Acquiring New Life Insurance While Unemployed
Yes, you can absolutely get a new life insurance policy without a job. Underwriters are assessing your overall risk profile, not just your current employment.
How Underwriters View Unemployment
The insurance company’s main concern isn’t that you’re unemployed; it’s why you’re unemployed and what your future prospects look like. They will be looking for a plausible narrative:
- The Reason: Were you part of a mass layoff at a major tech company (a common story in 2023-2024)? This is viewed very differently from being fired for cause or leaving a job voluntarily without a plan.
- Your Field: Is your skillset in high demand? An unemployed software engineer will be viewed more favorably than someone in a field with long-term structural decline.
- Your Financials: They will look at your assets (savings, investments) and your credit history. Strong finances can mitigate the concern about temporary unemployment.
- Your Plan: Be prepared to answer questions about your job search. Having a clear, realistic plan demonstrates that this is a transitional phase.
Choosing the Right Type of Policy for Your Situation
- Term Life Insurance: This is almost always the best and most affordable option, especially during a period of financial constraint. You choose a term length (e.g., 10, 20, or 30 years) and a death benefit. The premiums are locked in and very low for the coverage you get. A 20-year term policy could protect your family through your children’s formative years and until you are back on your feet financially.
- Simplified Issue or Guaranteed Issue Life Insurance: These policies ask few (simplified) or no (guaranteed) health questions. They are designed for people who might have trouble qualifying for standard term life. The trade-offs are lower coverage amounts and significantly higher premiums per dollar of coverage. Use these only if your health or age makes term life unattainable.
Action Plan: A Step-by-Step Guide for the Unemployed
- Inventory Your Situation: List all existing policies. Note their type, death benefit, premium, and next due date.
- Contact Your Insurer: For existing policies, call immediately to discuss grace periods, loans, or non-forfeiture options. For former group coverage, get the conversion paperwork and premium quote.
- Get Quotes: Use online aggregators to get quotes for new term life policies. Be honest about your employment status. You might be pleasantly surprised.
- Prioritize Affordability: Choose a policy with a premium you can realistically manage right now, even if it means opting for a slightly lower death benefit or a shorter term than you originally wanted. Something is better than nothing.

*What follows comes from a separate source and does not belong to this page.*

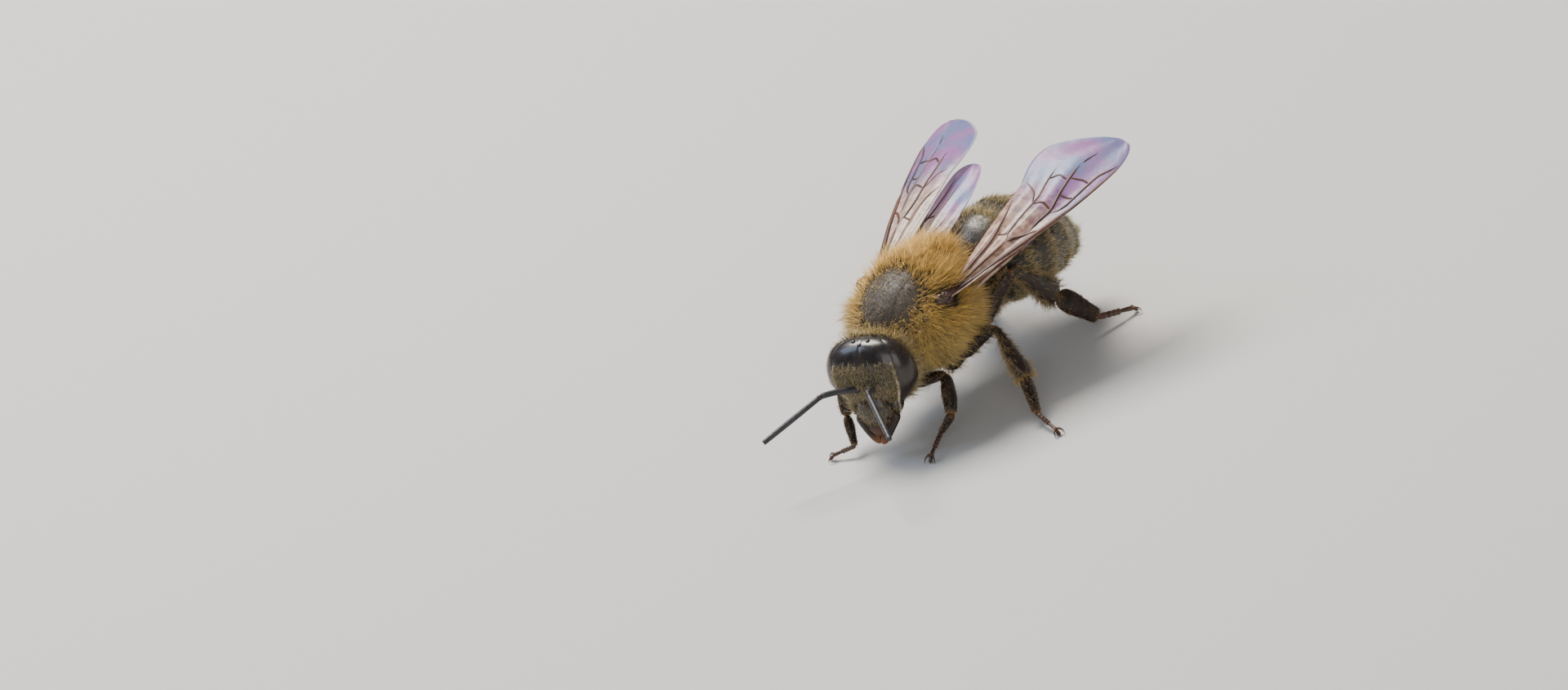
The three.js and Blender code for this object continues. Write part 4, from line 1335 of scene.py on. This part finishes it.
# The pale lines: short, close hair on the head's shell all along the edge of each eye.
roots, outs = roots_on(head_shell, 90000, 51)
local = off_head(roots)
reach = eye_reach(local)
in_line = (reach > 1.0) & (reach < 1.07) & (local[:, 2] > -1.2) & (local[:, 2] < 0.8)
roots, outs, local = thin_out(in_line * 1.0, 52, roots, outs, local)
lean = outs - 1.4 * HEAD_AXES[:, 2] + 0.2 * field(roots, 53, 3)
grow_coat("eye_rim_coat", roots, outs, lean, 0.13, head_unwrap(local), LINE_HAIR, 54,
          girth=0.007, fan=0.3, hairs=2, spacing=0.02)

# A thin, short down stands on the eyes themselves.
EYE_TUFTS = 1800
for side_name, side in SIDES.items():
    d = unit(np.random.default_rng(55 + side).normal(size=(EYE_TUFTS, 3)))
    d[:, 0] = np.abs(d[:, 0])
    local = eye_local(d, side)
    outs = unit(local / np.array(HEAD_HALF) ** 2) @ HEAD_AXES.T
    grow_coat(f"eye_down_{side_name}", on_head(local), outs, outs, 0.1, round_unwrap(d), DISC_HAIR,
              57, girth=0.004, fan=0.3, hairs=1, spacing=0.01)

# ------------------------------------------------------------------ abdomen coat
# The first ring carries long brown-gold hair like the thorax. The others have short hair, swept
# back and half raised, that is thickest and palest in a band along each rear edge.
BELLY_HAIR = hair("abdomen_hair_finish", (0.07, 0.048, 0.018), (0.62, 0.47, 0.18), (0.64, 0.44, 0.13))
ABDOMEN_TUFTS = 30000
RING_SHARES = (0.1, 0.26, 0.24, 0.2, 0.13, 0.07)
SURFACE_STEP = 0.01
draw = np.random.default_rng(61)
grown = []
for index, part in enumerate(RING_SHARES):
    count = int(ABDOMEN_TUFTS * part)
    t = draw.random(count)
    turn = draw.uniform(0, 2 * pi, count)
    near_edge = np.exp(-((1 - t) / 0.17) ** 2)
    banded = (0.13 + 0.87 * near_edge) * smooth((t - 0.15) / 0.3)
    keep = draw.random(count) < (banded if index else 0.5)
    t, turn, near_edge = t[keep], turn[keep], near_edge[keep]
    spot = ring_surface(index, t, turn)
    before, behind = (ring_surface(index, t + step, turn) for step in (-SURFACE_STEP, SURFACE_STEP))
    clockwise, anticlockwise = (ring_surface(index, t, turn + step) for step in (-SURFACE_STEP, SURFACE_STEP))
    back = unit(behind - before)
    out = unit(np.cross(anticlockwise - clockwise, back))
    out = out * np.sign(((spot - abdomen_axis(spot)) * out).sum(1))[:, None]
    if index == 0:
        lengths = np.full(len(t), 0.5)
        lean = out + 0.35 * back
    else:
        lengths = mix(0.24, 0.32, near_edge) * mix(1, 1.3, smooth(-np.sin(turn)))
        lean = out * mix(0.7, 0.5, near_edge)[:, None] + back
    unwrap = np.stack([turn / (2 * pi), (index + t) / len(RING_SHARES)], axis=1)
    grown.append((spot, out, lean, lengths, unwrap))
roots, outs, lean, lengths, unwrap = map(np.concatenate, zip(*grown))
grow_coat("abdomen_coat", roots, outs, lean + 0.15 * field(roots, 62, 2), lengths, unwrap, BELLY_HAIR,
          63, girth=0.0058, fan=0.25, pieces=2, curl=(0, 0.12, -0.05))

# ------------------------------------------------------------------ leg coat
# Stiff golden hair, mostly along the two narrow edges of each segment: longest on the hind and
# middle shins, and short and flat on the long foot segments.
LEG_HAIR = hair("leg_hair_finish", (0.04, 0.022, 0.008), (0.45, 0.3, 0.105), (0.54, 0.34, 0.09))
# pair and segment: tufts, length, share of them along the two narrow edges, how flat it lies
LEG_TUFTS = {
    ("front", "coxa"): (140, 0.32, 0.0, 0.5),
    ("front", "femur"): (180, 0.221, 0.8, 0.7),
    ("front", "tibia"): (192, 0.153, 0.85, 0.8),
    ("front", "basitarsus"): (168, 0.0935, 0.6, 1.3),
    ("middle", "coxa"): (140, 0.32, 0.0, 0.5),
    ("middle", "femur"): (300, 0.325, 0.8, 0.7),
    ("middle", "tibia"): (520, 0.378, 0.85, 0.8),
    ("middle", "basitarsus"): (280, 0.11, 0.6, 1.3),
    ("hind", "coxa"): (140, 0.32, 0.0, 0.5),
    ("hind", "femur"): (300, 0.325, 0.8, 0.7),
    ("hind", "tibia"): (520, 0.45, 0.92, 0.8),
    ("hind", "basitarsus"): (280, 0.11, 0.6, 1.3),
}
for side_name, side in SIDES.items():
    draw = np.random.default_rng(71 + side)
    grown = []
    for cell, ((pair, segment), (count, length, edged, flat)) in enumerate(LEG_TUFTS.items()):
        limb = legs[f"{pair}_{side_name}"][segment]
        t = draw.uniform(0.04, 0.97, count)
        turn = draw.uniform(0, 2 * pi, count)
        if (pair, segment) == ("middle", "tibia"):
            # a bright ring of hair round the end of the shin
            in_ring = draw.random(count) < 0.3
            t = np.where(in_ring, draw.uniform(0.94, 0.99, count), t)
        edge_turn = np.round(turn / pi) * pi + draw.normal(0, 0.4, count)
        turn = np.where(draw.random(count) < edged, edge_turn, turn)
        out = limb.out(turn)
        lengths = length * mix(0.75, 1, draw.random(count)) * mix(0.6, 1, smooth(t * 4))
        unwrap = np.stack([(cell + turn % (2 * pi) / (2 * pi)) / len(LEG_TUFTS), t], axis=1)
        grown.append((limb.surface(t, turn), out, out + unit(limb.along) * flat, lengths, unwrap))
    roots, outs, lean, lengths, unwrap = map(np.concatenate, zip(*grown))
    grow_coat(f"leg_coat_{side_name}", roots, outs, lean + 0.12 * field(roots, 72, 2), lengths, unwrap,
              LEG_HAIR, 73, girth=0.006, fan=0.35, curl=(0, 0, -0.1))

# ------------------------------------------------------------------ studio
# A plain pale floor, a large soft light over her back, a gentler one in front, a bluish one from
# above, and a pale room.
FLOOR_HALF = 1.5
floor_shape = bmesh.new()
bmesh.ops.create_grid(floor_shape, x_segments=1, y_segments=1, size=FLOOR_HALF)
floor_mesh = bpy.data.meshes.new("studio_floor")
floor_shape.to_mesh(floor_mesh)
floor_shape.free()
floor_material, floor_tree, floor_surface = new_material("floor_finish")
feed(floor_tree, floor_surface, {"Base Color": (0.62, 0.61, 0.59, 1), "Roughness": 0.7})
show(floor_mesh, floor_material)

# light: direction from her, distance, size, power and colour
LIGHTS = {
    "key": ((-0.55, 0.2, 1.0), 0.26, 0.12, 1.25, (1.0, 0.94, 0.85)),
    "fill": ((0.9, -0.8, 0.55), 0.3, 0.2, 0.26, (0.97, 0.98, 1.0)),
    "sky": ((-0.75, -0.5, 0.9), 0.28, 0.14, 0.28, (0.56, 0.72, 1.0)),
}
for name, (direction, distance, size, power, tint) in LIGHTS.items():
    light = bpy.data.lights.new(name, "AREA")
    light.size = size
    light.energy = power
    light.color = tint
    lamp = bpy.data.objects.new(name, light)
    way = Vector(direction).normalized()
    lamp.matrix_world = (Matrix.Translation(MIDDLE + way * distance)
                         @ way.to_track_quat("Z", "Y").to_matrix().to_4x4())
    bpy.context.scene.collection.objects.link(lamp)

world = bpy.data.worlds.new("pale_room")
world.use_nodes = True
feed(world.node_tree, world.node_tree.nodes["Background"], {"Color": (0.9, 0.92, 0.95, 1), "Strength": 0.28})
bpy.context.scene.world = world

- Leverage Your Network: If you have a financial advisor or an independent insurance broker, reach out to them. They can be powerful advocates and can often help you navigate the application process more effectively.

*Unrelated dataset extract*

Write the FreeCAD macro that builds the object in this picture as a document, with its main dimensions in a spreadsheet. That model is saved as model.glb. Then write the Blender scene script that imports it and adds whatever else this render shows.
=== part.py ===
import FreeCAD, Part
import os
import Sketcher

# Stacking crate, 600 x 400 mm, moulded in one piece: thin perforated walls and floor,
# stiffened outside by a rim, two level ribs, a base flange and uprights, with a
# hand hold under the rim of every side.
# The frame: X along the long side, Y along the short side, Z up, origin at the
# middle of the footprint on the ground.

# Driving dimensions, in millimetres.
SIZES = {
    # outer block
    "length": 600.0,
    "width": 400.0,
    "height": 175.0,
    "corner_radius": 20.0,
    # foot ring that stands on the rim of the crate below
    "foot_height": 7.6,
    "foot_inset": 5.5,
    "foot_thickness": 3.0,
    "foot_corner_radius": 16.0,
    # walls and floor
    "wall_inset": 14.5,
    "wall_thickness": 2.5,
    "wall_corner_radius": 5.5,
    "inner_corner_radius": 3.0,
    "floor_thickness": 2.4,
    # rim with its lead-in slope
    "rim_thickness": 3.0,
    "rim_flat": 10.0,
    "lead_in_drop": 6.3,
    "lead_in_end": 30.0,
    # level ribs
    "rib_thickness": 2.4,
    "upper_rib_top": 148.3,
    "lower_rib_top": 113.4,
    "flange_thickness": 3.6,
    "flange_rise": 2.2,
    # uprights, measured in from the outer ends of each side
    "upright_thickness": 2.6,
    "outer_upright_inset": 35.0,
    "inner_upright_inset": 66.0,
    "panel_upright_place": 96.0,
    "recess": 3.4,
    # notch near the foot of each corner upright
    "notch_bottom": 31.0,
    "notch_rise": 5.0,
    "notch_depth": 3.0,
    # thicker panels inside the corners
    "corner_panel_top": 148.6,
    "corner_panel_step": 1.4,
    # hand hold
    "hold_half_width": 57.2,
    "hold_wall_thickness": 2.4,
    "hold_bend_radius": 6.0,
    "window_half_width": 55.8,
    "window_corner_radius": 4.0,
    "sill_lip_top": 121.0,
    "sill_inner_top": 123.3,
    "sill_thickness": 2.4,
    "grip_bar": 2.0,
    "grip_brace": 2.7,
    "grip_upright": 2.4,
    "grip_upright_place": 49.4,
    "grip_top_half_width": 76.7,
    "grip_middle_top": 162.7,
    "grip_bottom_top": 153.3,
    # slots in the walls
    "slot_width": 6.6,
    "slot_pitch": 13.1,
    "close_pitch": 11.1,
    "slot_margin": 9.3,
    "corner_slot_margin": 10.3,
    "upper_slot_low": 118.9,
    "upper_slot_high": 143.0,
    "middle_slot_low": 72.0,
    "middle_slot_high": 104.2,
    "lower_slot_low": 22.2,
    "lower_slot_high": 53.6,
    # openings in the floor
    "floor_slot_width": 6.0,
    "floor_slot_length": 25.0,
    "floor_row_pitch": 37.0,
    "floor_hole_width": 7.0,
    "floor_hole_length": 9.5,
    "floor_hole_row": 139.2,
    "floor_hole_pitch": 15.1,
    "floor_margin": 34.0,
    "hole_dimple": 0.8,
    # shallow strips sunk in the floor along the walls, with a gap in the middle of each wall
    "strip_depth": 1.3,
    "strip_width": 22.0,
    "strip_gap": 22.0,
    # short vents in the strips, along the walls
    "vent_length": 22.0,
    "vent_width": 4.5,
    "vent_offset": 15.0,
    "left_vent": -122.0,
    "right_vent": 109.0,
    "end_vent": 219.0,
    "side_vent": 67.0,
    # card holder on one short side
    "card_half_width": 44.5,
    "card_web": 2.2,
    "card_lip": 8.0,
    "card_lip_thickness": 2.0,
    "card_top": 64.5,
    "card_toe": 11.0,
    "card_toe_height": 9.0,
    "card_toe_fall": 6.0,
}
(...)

- Consider Your Health: If you are in good health, lead with that. It is your biggest asset in securing affordable coverage during this time.
The path forward requires proactive steps, not panic. The economic winds may be shifting, but the fundamental need to shield your family from life’s worst-case scenarios remains constant. By understanding your options and taking deliberate action, you can secure this critical piece of your family’s financial puzzle, even amidst the uncertainty of unemployment.